Does anybody believe that we are sitting at the cusp of a tsunami of Japanese savings and investment heading back across the Pacific? The underlying prospects for Japan have not changed so it looks as though BoJ governor Ueda has nipped across the negative to positive interest rate line while it is still possible, and surely not by accident, ahead of the uncertainty that might follow a change of administration in Washington.
President Biden is already looking to steal Donald Trump’s isolationist clothing by blocking the acquisition of US Steel by Nippon Steel. Take an ailing business suffering from underinvestment and outdated technology, take an advanced competitor from one of your staunchest allies and most important partners close to your greatest geopolitical rival which has the wherewithal to bring your guys up to speed and put them back on the map, then declare the company to be of strategic importance and block the trade. If Biden wants to accuse Trump of being an isolationist, what the hell is he playing at?

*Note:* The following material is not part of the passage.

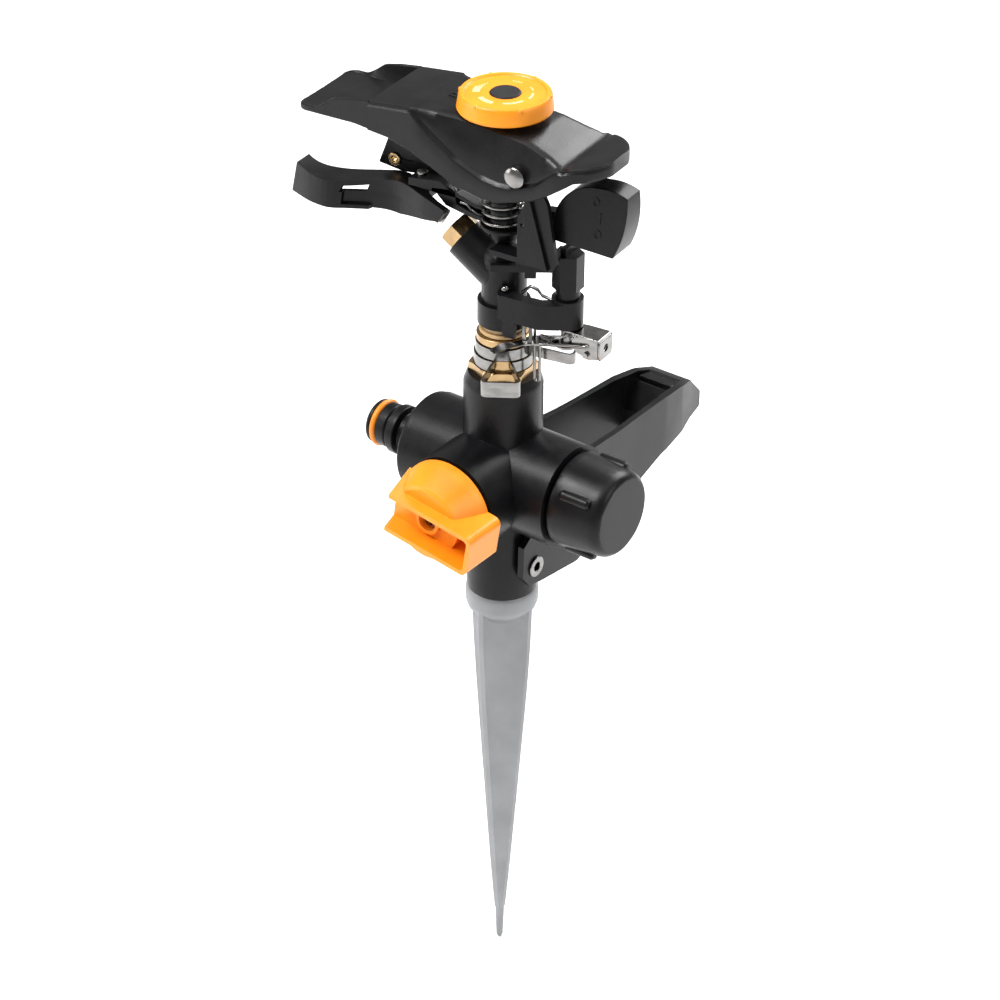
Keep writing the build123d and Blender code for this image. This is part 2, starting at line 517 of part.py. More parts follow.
def make_hammer_arm():
    """Hammer casting: bearing sleeve, forearm and tail web."""
    sleeve = rod(5.0, 140.0, 158.6) + rod(8.0, 140.0, 144.2)
    forearm = slab_y([(-35.0, 147.2), (-35.0, 149.8), (-22.5, 151.6), (-16.0, 149.0), (-9.2, 147.2), (-9.2, 144.2),
                      (-4, 144.2), (-4, 141.0),
                      (-15.5, 142.4), (-20.5, 143.4), (-24, 147.2)], -3.6, 3.6)
    slot = slab_y([(-15.4, 144.4), (-8.0, 143.2), (-8.0, 145.0), (-15.4, 146.6)], -5, -1.6)
    web = slab_y([(4, 140.4), (26, 143.4), (26, 152.0), (14, 150.4), (9.2, 149.8), (9.2, 144.2), (4, 144.2)], -2.2, 2.2)
    arm = sleeve + forearm - slot + web - rod(1.1, 140, 155, -31.6) - rod(1.95, 149.9, 155, -31.6)
    return arm - rod(3.6, 130, 170)


def make_counterweight():
    """Rounded paddle-shaped weight, thicker towards its foot."""
    arc_end = (37.0, 165.0)
    edges = Curve() + [
        Line((22.4, 143.2), (43.8, 142.4)),
        ThreePointArc((43.8, 142.4), (47.2, 152.5), (47.6, 163.8)),
        ThreePointArc((47.6, 163.8), (42.4, 165.2), arc_end),
        ThreePointArc(arc_end, (25.6, 159.8), (22.4, 143.2)),
    ]
    profile = Plane.XZ * make_face(edges)
    body = Pos(0, 7, 0) * extrude(profile, amount=14)
    draft = slab_x([(-6.1, 141.0), (6.1, 141.0), (4.0, 166.0), (-4.0, 166.0)], 15, 50)
    return (body & draft) - slab_y([(10, 138), (26.02, 138), (26.02, 152.0), (14, 152.4)], -2.2, 2.2)


save("hammer_arm", make_hammer_arm(), True)
save("counterweight", make_counterweight(), True)
splitter = curved_band(lifted(SPOON_NEAR, dy=3.35)[6:], lifted(SPOON_NEAR, dy=3.95)[6:], 125, 155)
splitter &= slab_y([(-18.0, 142.4), (-21.4, 136.7), (-40.3, 132.8), (-44.4, 133.2), (-38.0, 137.4), (-26.0, 141.6)], -12, 8)
save("splitter_blade", splitter, True)
save("spoon", make_spoon() - rod(1.1, 140, 155, -31.6), True)
vane = slab_y([(-49.3, 157.0), (-53.4, 146.4), (-44.0, 145.2), (-30.0, 147.0), (-22.0, 150.0), (-22.0, 156.0)],
              7.0, 8.4)
vane += slab_y([(-34.0, 148.2), (-34.0, 149.6), (-24.0, 151.2), (-24.0, 149.8)], 3.6, 7.2)
vane -= rod_y(1.5, 5, 10, -46.9, 149.2)
save("vane_plate", vane, True)
save("vane_eyelet", rod_y(2.3, 6.2, 7.0, -46.9, 149.2) + rod_y(1.5, 6.2, 8.8, -46.9, 149.2)
     - rod_y(0.9, 5, 10, -46.9, 149.2), True)
save("spoon_screw", rod(1.9, 149.9, 151.6, -31.6, 0) + rod(1.1, 144.7, 151.0, -31.6, 0)
     - block(-33.2, -30.0, -0.3, 0.3, 151.0, 152), True)
save("hammer_bush", ring(3.6, SHAFT_R + FIT, 140.0, 158.6), True)

coil_r = 7.0
spring_path = Helix(pitch=3.0, height=12.0, radius=coil_r)
spring_start = Plane(origin=spring_path @ 0, z_dir=spring_path % 0)
save("hammer_spring", Pos(0, 0, 145.2) * sweep(spring_start * Circle(0.55), path=spring_path), True)

# ---- shaft and bracket inside the hood ----
shaft = rod(SHAFT_R, 129.5, 169.0) + rod(3.2, 168.2, 169.6)
save("hammer_shaft", shaft, True)
save("shaft_washers", Compound(children=[ring(3.4, SHAFT_R, 159.0, 160.0), ring(4.6, SHAFT_R, 160.2, 161.4)]), True)
pin_x, pin_z = HOOD_PIN
saddle = slab_z([(-4.5, -5), (8.0, -13.4), (19.0, -13.4), (19.0, 13.4), (8.0, 13.4), (-4.5, 5)], 163.6, 165.6, 1.0)
for low, high in ((-13.4, -11.2), (11.2, 13.4)):
    saddle += slab_y([(pin_x - 4, 164), (pin_x + 4, 164), (pin_x + 3, 171.5), (pin_x - 3, 171.5)], low, high)
saddle += rod(4.2, 161.8, 166.0)
saddle -= rod(SHAFT_R, 160, 170)
saddle -= rod_y(1.5, -15, 15, pin_x, pin_z)
save("hood_saddle", saddle, True)


# ---- hood ----
def hood_envelope(side, half, top, front, back):
    """Side outline kept inside a rounded plan and inside the sloping cheeks."""
    plan = [(front, -half + 1), (-30, -half + 0.6), (-10, -half), (20, -half), (34, -half + 1.2), (back, -half + 9),
            (back, half - 9), (34, half - 1.2), (20, half), (-10, half), (-30, half - 0.6), (front, half - 1)]
    body = slab_y(side, -20, 20) & slab_z(plan, 140, 190, 2.0)
    for sign in (-1, 1):
        cheek = [(sign * top, 182.4), (sign * (half + 0.4), 168.4), (sign * (half + 6), 168.4),
                 (sign * (half + 6), 190.0), (sign * top, 190.0)]
        body -= slab_x(cheek, -22.0, 27.0)
    return body


def make_hood():
    """Thin shell, open below; the channel in front of the roof edge is open to the sky."""
    roof = [(-70.0, 171.0), (-70.0, 172.6), (-62.4, 173.2), (-56.0, 178.4), (-42.0, 180.6), (-25.0, 182.2),
            (0.0, 181.0), (15.0, 179.2), (30.0, 174.4), (42.6, 176.0)]
    skirt = [(42.6, 171.2), (34.0, 170.2), (25.0, 164.0), (20.0, 161.2), (14.8, 159.4), (7.0, 157.0),
             (1.5, 157.2), (-8.0, 159.0), (-14.3, 161.8), (-25.5, 166.8), (-34.0, 169.4), (-48.0, 171.0)]
    ceiling = [(-41.0, 150.0), (-41.0, 178.8), (-25.0, 180.4), (0.0, 179.2), (15.0, 177.4), (29.4, 172.7),
               (40.8, 174.1), (40.8, 150.0)]
    wall = 1.8
    shell = hood_envelope(roof + skirt, HOOD_HALF, 11.6, -70.0, 42.6)
    shell -= hood_envelope(ceiling, HOOD_HALF - wall, 11.0, -60.0, 42.6 - wall)
    shell -= block(-72, -42.4, -14.2, 14.2, 172.8, 190)
    shell -= block(-60, -40.9, -14.2, 14.2, 160, 171.2)
    far_relief = [(-6, 150), (41, 150), (41, 171.0), (34, 170.0), (28, 167.2), (14, 165.0), (-2, 165.0)]
    shell -= slab_y(far_relief, 8, 20)
    x, z = HOOD_PIN
    for y0, y1 in ((-17.2, -13.7), (13.7, 17.2)):
        shell += rod_y(3.4, y0, y1, x, z)
    shell -= rod_y(1.5 + FIT, -20, 20, x, z)
    return shell - rod(3.2 + FIT, 170, 190)


save("hood", make_hood(), True)
for name, sign in (("hood_pin_near", -1), ("hood_pin_far", 1)):
    inner, outer = sorted((sign * 11.0, sign * 17.4))
    head_in, head_out = sorted((sign * 17.3, sign * 18.4))
    pin = rod_y(1.5, inner, outer, pin_x, pin_z) + rod_y(3.6, head_in, head_out, pin_x, pin_z)
    save(name, pin, True)

dial = turned([(0, DIAL_BASE), (DIAL_R - 0.3, DIAL_BASE), (DIAL_R, DIAL_BASE + 0.6), (15.1, 187.4), (14.6, 188.0),
               (13.4, 188.0), (13.0, 187.5), (0, 187.5)])
for k in range(6):
    dial += Rot(0, 0, 60 * k + 20) * Pos(14.6, 0, 187.4) * Sphere(0.8)
dial += rod(3.2, 175.5, 183)
dial -= rod(5.2, 186.3, 190) + rod(1.4, 175, 190)
save("range_dial", dial, True)
save("dial_button", turned([(0, 186.3), (5.15, 186.3), (5.15, 187.6), (4.7, 188.0), (0, 188.0)]), True)
save("dial_screw", rod(1.35, 173.4, 186.2) + rod(2.6, 172.6, 175.3), True)

for name, shape in parts.items():
    export_step(shape, f"parts/{name}.step")
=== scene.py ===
from math import cos, pi, radians, sin, sqrt

import bmesh
import bpy
from mathutils import Matrix, Vector


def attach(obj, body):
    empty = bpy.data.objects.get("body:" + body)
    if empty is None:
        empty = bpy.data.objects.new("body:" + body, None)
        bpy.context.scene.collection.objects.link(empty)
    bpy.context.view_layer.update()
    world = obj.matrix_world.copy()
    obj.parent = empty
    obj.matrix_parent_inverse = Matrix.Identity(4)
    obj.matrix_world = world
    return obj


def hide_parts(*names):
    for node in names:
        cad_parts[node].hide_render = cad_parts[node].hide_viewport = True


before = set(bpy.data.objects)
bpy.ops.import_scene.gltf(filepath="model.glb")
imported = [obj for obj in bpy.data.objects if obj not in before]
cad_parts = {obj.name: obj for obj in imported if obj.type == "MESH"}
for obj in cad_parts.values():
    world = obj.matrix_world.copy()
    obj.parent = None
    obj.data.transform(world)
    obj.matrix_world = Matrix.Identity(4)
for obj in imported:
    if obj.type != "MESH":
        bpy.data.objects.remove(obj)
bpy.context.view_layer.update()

# Looks of the impact sprinkler, in the frame of the CAD part. Shapes are built in millimetres, and those of the head
# along its own axes: u along the hammer, t across it. A piece is then turned by HEAD_YAW and scaled to metres.
MM = 0.001
HEAD_YAW = radians(5.5)


# ---- camera ----
AZIMUTH, ELEVATION, ROLL = radians(36.55), radians(32.3), radians(0.38)
back = Vector((sin(AZIMUTH) * cos(ELEVATION), -cos(AZIMUTH) * cos(ELEVATION), sin(ELEVATION)))
right = Vector((cos(AZIMUTH), sin(AZIMUTH), 0.0))
up = back.cross(right)
right, up = (cos(ROLL) * right + sin(ROLL) * up, -sin(ROLL) * right + cos(ROLL) * up)
camera_data = bpy.data.cameras.new("camera")
camera_data.lens = 112.9
camera_data.sensor_width = 36.0
camera_data.clip_start = 0.05
camera = bpy.data.objects.new("camera", camera_data)
bpy.context.scene.collection.objects.link(camera)
place = Matrix((right, up, back)).transposed().to_4x4()
place.translation = back * 1.1 - right * 0.0007 + up * 0.02856
camera.matrix_world = place
bpy.context.scene.camera = camera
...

So Japanese rates have crept over the line, but the ongoing QE programmes are not about to be changed. The BoJ has a history of failed gestures. I recall them having in the 1990s once tried to tighten monetary policy against the backdrop of low inflation in order to convey the impression that things were better than they were and in the hope of encouraging people to go out and spend before prices began to rise again. It failed and did nothing other than to make matters worse. Once again, the message is big but the policy shift is small. Foreign exchange markets have that clocked and dollar/yen has gone nowhere. It might have put on its shoes, but it has not yet done up the laces.